Karen asks what happens to the guide dog puppy if it fails its training. I actually knew the answer to that before I read it, because I read a magazine article back in my early teens about a family that raised a guide dog puppy. They updated on the puppy a few months later, stating that the puppy had failed guide dog school, but was now in training to be some type of police dog—either a cadaver dog or a drug sniffing dog or something similar.
Kristy loves Scout’s name because it reminds her of To Kill a Mockingbird. My Scouty is named after that same character.
I love this: after hearing that the Brewer-Thomas family will be getting a guide dog, Mallory and Shannon give Kristy books on dog training. This makes sense, as Mallory’s a book/library nerd, while Shannon’s family probably just had one of those lying around. (Although, couldn’t you picture the Kilbournes hiring someone to train Astrid?)
So Kristy. She brings Scout to a BSC meeting, and it’s not till she gets there that someone else points out that Abby’s allergic to dogs. Shouldn’t she have considered that before? My mother’s allergy to dogs is very serious, and she would have had to leave an enclosed space like Claudia’s room if there was a dog there.
It annoys me how one-dimensional they make most of the characters in these stories. When Jessi finds out that guide dogs can go anywhere, her first response is, even the ballet? Claudia is curious about McDonald’s. I expected them to continue the trend: Mallory to ask about the library, or Stacey to ask about the mall.
Real book: Nate the Great, which Mark is reading for school
Mary Anne is the first to sit for the Coopers. She wants to help Deb, who’s angry and resentful over the loss of her independence. Mary Anne feels very helpless to assist Deb in anyway, but I think she actually did a good job. When Deb knocks over a chair, she rights it and then tells Deb where it is so she can find it and sit in it on her own. And then she lets her vent her frustration.

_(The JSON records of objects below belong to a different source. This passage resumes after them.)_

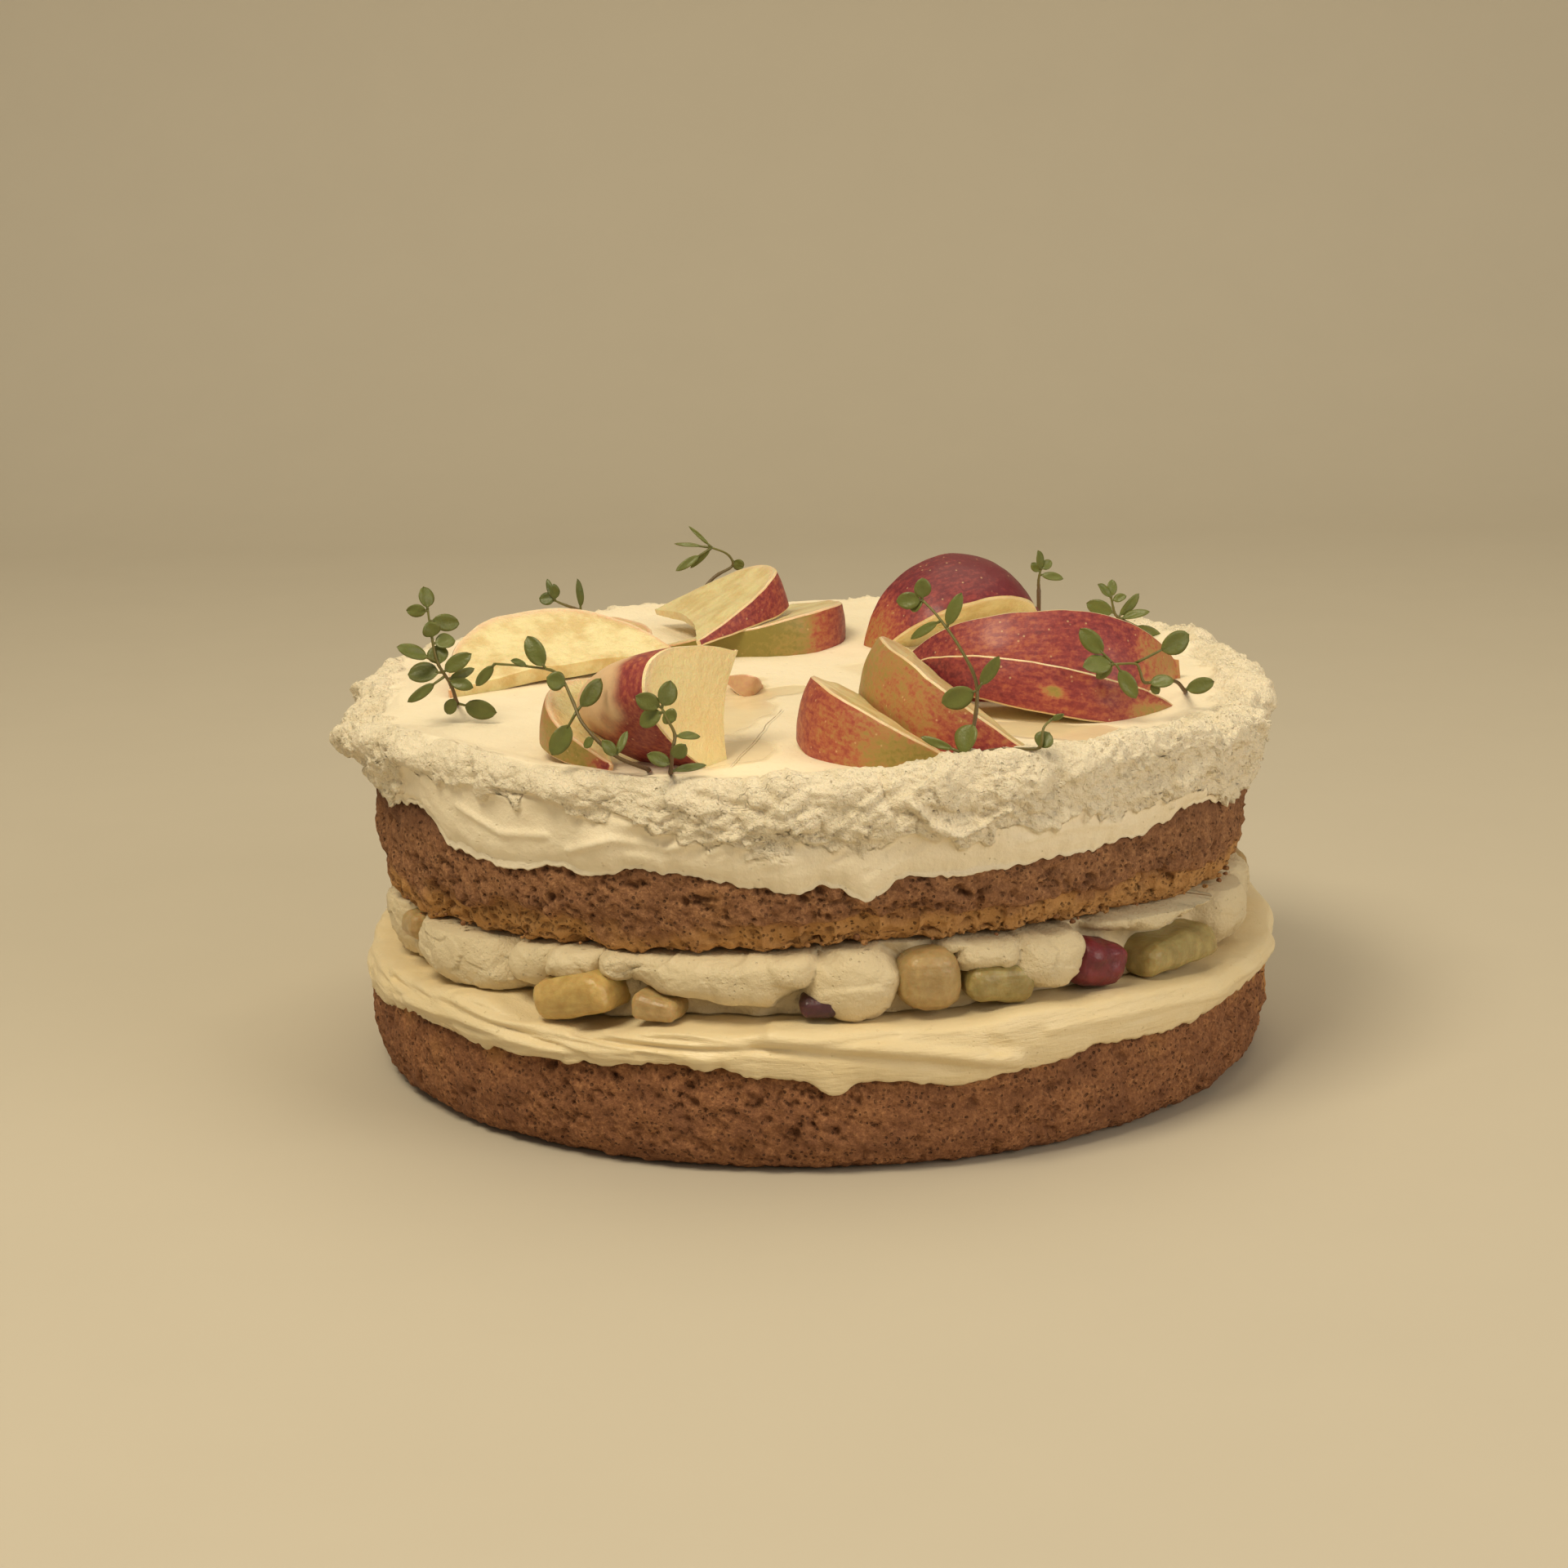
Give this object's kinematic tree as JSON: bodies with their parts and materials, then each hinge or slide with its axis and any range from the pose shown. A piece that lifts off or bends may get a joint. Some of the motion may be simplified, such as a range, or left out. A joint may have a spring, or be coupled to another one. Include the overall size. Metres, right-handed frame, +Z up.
{
  "type": "chantilly cake",
  "caption": "Uncut two-layer round sponge cake filled and topped with whipped cream and soft fruit, with apple wedges and thyme sprigs on top.",
  "frame": {"origin": "centre of the bottom sponge's flat underside, where the cake stands", "axes": "+Z up through the layers, the side seen in the source picture faces -Y"},
  "size_m": [0.2087, 0.2047, 0.1167],
  "materials": {
    "sponge": "open brown crumb, matt",
    "custard_cream": "smooth thick yellowish cream, satin",
    "whipped_cream": "whipped cream, soft and slightly grainy",
    "soft_fruit": "cooked fruit, moist",
    "red_fruit": "dark red fruit skin, moist",
    "apple": "glazed red apple skin over pale flesh",
    "thyme": "fresh green leaves, satin"
  },
  "bodies": {
    "root": {"cream_filling": "whipped_cream", "cream_lower": "custard_cream", "cream_top": "whipped_cream", "fruit_chunk_01": "soft_fruit", "fruit_chunk_02": "soft_fruit", "fruit_chunk_03": "soft_fruit", "fruit_chunk_04": "soft_fruit", "fruit_chunk_05": "red_fruit", "fruit_chunk_06": "soft_fruit", "fruit_chunk_07": "soft_fruit", "fruit_chunk_08": "red_fruit", "fruit_chunk_09": "soft_fruit", "fruit_chunk_10": "soft_fruit", "fruit_chunk_11": "soft_fruit", "fruit_chunk_12": "soft_fruit", "fruit_chunk_13": "red_fruit", "fruit_chunk_14": "soft_fruit", "fruit_chunk_15": "soft_fruit", "sponge_bottom": "sponge", "sponge_top": "sponge", "thyme_arching": "thyme", "thyme_back_high": "thyme", "thyme_back_left": "thyme", "thyme_back_right": "thyme", "thyme_front_curl": "thyme", "thyme_front_small": "thyme", "thyme_right": "thyme", "thyme_right_star": "thyme", "thyme_tall": "thyme", "thyme_upright": "thyme", "wedge_back_low": "apple", "wedge_back_upright": "apple", "wedge_dome": "apple", "wedge_front_red": "apple", "wedge_front_tall": "apple", "wedge_left_behind": "apple", "wedge_left_flat": "apple", "wedge_left_long": "apple", "wedge_left_red": "apple", "wedge_red_front": "apple", "wedge_red_upper": "apple", "wedge_small_end": "apple"}
  },
  "joints": []
}
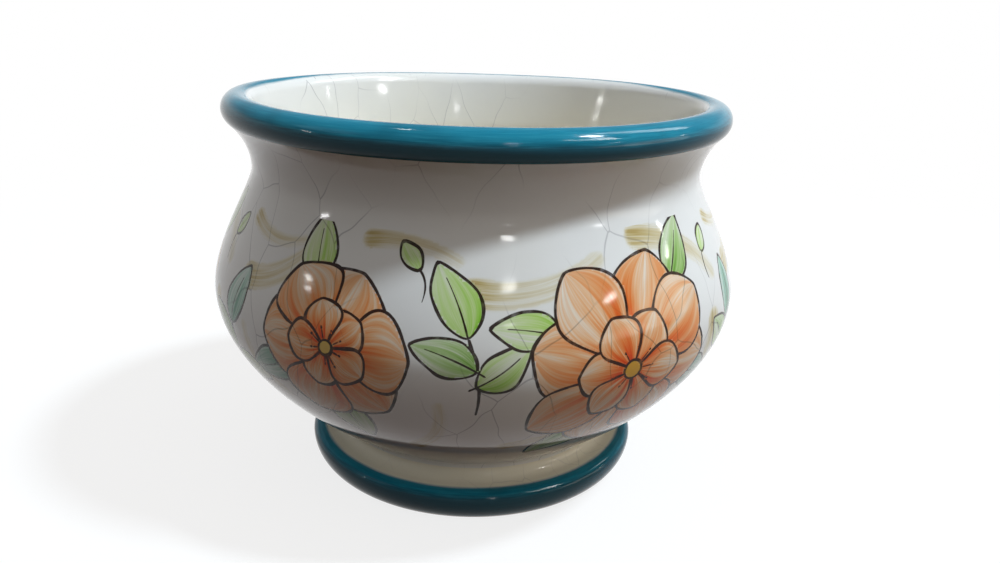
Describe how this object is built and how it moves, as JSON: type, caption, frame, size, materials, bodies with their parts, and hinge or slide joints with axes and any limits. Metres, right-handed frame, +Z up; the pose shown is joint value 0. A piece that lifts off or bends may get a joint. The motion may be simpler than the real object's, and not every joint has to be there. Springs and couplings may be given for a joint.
{
  "type": "cachepot",
  "caption": "Round glazed earthenware cachepot with a full belly, waisted neck, rolled rim and turned foot ring; a plain floor without a drain hole holds a nursery pot.",
  "frame": {"origin": "centre of the foot ring's resting face, on the table", "axes": "+Z up along the pot's axis, out of the mouth; the pictured side faces -Y"},
  "size_m": [0.214, 0.214, 0.156],
  "materials": {
    "white_glaze": "gloss",
    "teal_glaze": "gloss",
    "fired_slip": "matte"
  },
  "bodies": {
    "root": {"bowl": "white_glaze", "collar": "white_glaze", "rim_roll": "teal_glaze", "foot_ring": "teal_glaze", "foot_slip_joint": "fired_slip", "collar_slip_joint": "fired_slip", "rim_slip_joint": "fired_slip"}
  },
  "joints": []
}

The Abby groan fest continues: after she inadvertently rhymes a sentence, Mal tells her she sounds like Vanessa. So Abby voluntarily keeps up the very grade-school poetry.
After MA’s experience with Deb, the BSC decides to ‘fix’ her situation by making new friends for her. Kristy’s supposed to be a sort of companion for her for the afternoon—kind of the way Dawn was supposed to be Whitney’s companion once upon a time—and the other sitters decide to bring their charges over to see her so that she could have other people who didn’t know her before to hang out with, people who wouldn’t judge her by the person she used to be. That’s a sweet idea, but again, Deb is twelve. The kids they plan to pair her up with are between the ages of four and eight. Good friends for her little brothers, but for her? The BSC members themselves would be smarter choices. (Oh, Mary Anne brings Ben Hobart along with the other Hobart boys, which is more appropriate. But why is she sitting for him? And he already knows her, since James and Mark are friends, but doesn’t that sort of defeat the purpose here as well?)

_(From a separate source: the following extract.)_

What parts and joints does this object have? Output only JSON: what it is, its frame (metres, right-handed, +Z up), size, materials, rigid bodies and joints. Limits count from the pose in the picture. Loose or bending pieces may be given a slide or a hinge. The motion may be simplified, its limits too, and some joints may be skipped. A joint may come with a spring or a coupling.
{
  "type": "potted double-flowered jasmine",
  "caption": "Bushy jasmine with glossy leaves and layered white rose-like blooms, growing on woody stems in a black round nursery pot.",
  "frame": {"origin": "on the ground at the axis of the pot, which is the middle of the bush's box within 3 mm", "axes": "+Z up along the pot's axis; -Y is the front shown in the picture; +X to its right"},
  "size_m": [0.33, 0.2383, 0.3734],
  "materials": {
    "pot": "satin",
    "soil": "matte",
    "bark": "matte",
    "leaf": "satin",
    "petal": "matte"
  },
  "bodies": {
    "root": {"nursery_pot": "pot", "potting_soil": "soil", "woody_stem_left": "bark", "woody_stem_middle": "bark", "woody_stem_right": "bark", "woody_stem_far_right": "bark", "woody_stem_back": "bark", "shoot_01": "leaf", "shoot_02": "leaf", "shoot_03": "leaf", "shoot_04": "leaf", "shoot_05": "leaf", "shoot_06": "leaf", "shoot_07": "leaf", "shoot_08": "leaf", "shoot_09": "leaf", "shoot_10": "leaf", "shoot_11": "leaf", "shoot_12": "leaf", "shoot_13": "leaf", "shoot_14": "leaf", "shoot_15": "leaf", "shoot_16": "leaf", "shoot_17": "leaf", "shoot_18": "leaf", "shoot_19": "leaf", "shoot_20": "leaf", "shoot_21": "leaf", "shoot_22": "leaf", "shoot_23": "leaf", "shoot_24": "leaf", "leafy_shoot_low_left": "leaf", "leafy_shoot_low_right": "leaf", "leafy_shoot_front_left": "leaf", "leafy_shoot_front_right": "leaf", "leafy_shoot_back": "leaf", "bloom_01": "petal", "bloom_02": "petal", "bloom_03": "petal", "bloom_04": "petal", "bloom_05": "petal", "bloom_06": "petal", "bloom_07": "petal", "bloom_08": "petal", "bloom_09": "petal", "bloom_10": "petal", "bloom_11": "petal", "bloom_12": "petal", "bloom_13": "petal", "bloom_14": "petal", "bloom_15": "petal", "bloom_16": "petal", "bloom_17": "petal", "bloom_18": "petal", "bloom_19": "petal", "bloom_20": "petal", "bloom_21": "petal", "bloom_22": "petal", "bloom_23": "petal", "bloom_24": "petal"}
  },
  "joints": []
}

Karen suggests that Scout could go on safari with a blind person. While that’s technically true, where the hell did she come up with that idea?

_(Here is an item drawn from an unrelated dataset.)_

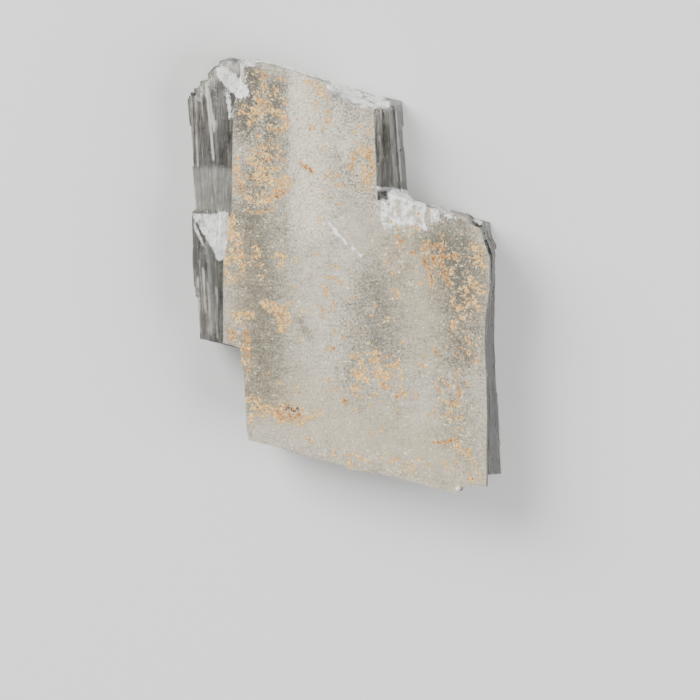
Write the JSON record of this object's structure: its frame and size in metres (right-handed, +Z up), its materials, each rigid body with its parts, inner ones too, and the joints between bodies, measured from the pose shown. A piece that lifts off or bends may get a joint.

HA HA! Kristy nearly makes Karen cry!
Watson say the title quote when Kristy equates raising a guide dog puppy to raising a child.
I feel for Mark and Jed. One of them makes a comment about how Deb gets to watch as much television as she wants, then self-consciously amends that to say she listens to television. They have to keep the floor clean and not move anything around, and since Deb is so angry, they tiptoe around her, trying not to set her off. While Deb is getting help from a social worker, the two of them just have to deal with the changes to their lives.
When Kristy finds Deb in the middle of the intersection, she winds up telling her off. Deb suggests she’d be better off dead, and Kristy tells her she’s not dead—she’s got family and friends who care. Deb says she doesn’t want her friends feeling sorry for her, which is a noble sentiment. But Kristy points out that she then should stop feeling sorry for herself. Easier said than done, but I think it did need to be said.
Small mistake: the word ‘warning’ appears in the middle of a sentence and in the middle of a line in a book, yet it’s written as warn-ing.
That really wasn’t as bad as I thought. I think it’s because the BSC members don’t ‘fix’ or ‘save’ Deb. She still has a long ways to go, her attitude is still intermittently crappy, and she still lacks the independence of kids her age. Nothing’s really solved, but Deb has started on the right track. Much more realistic than most BSC books.
Deb, Mark and Jed Cooper (12, 8 and 4)—30, 26 and 22
Stacey: black jeans, black cropped sweater, ankle boots
Claudia: hot pink bike shorts, Hawaiian print shirt, hot pink and lime socks, Doc Martens painted swirls of colors. Other than the Docs, this outfit SCREAMS 1990.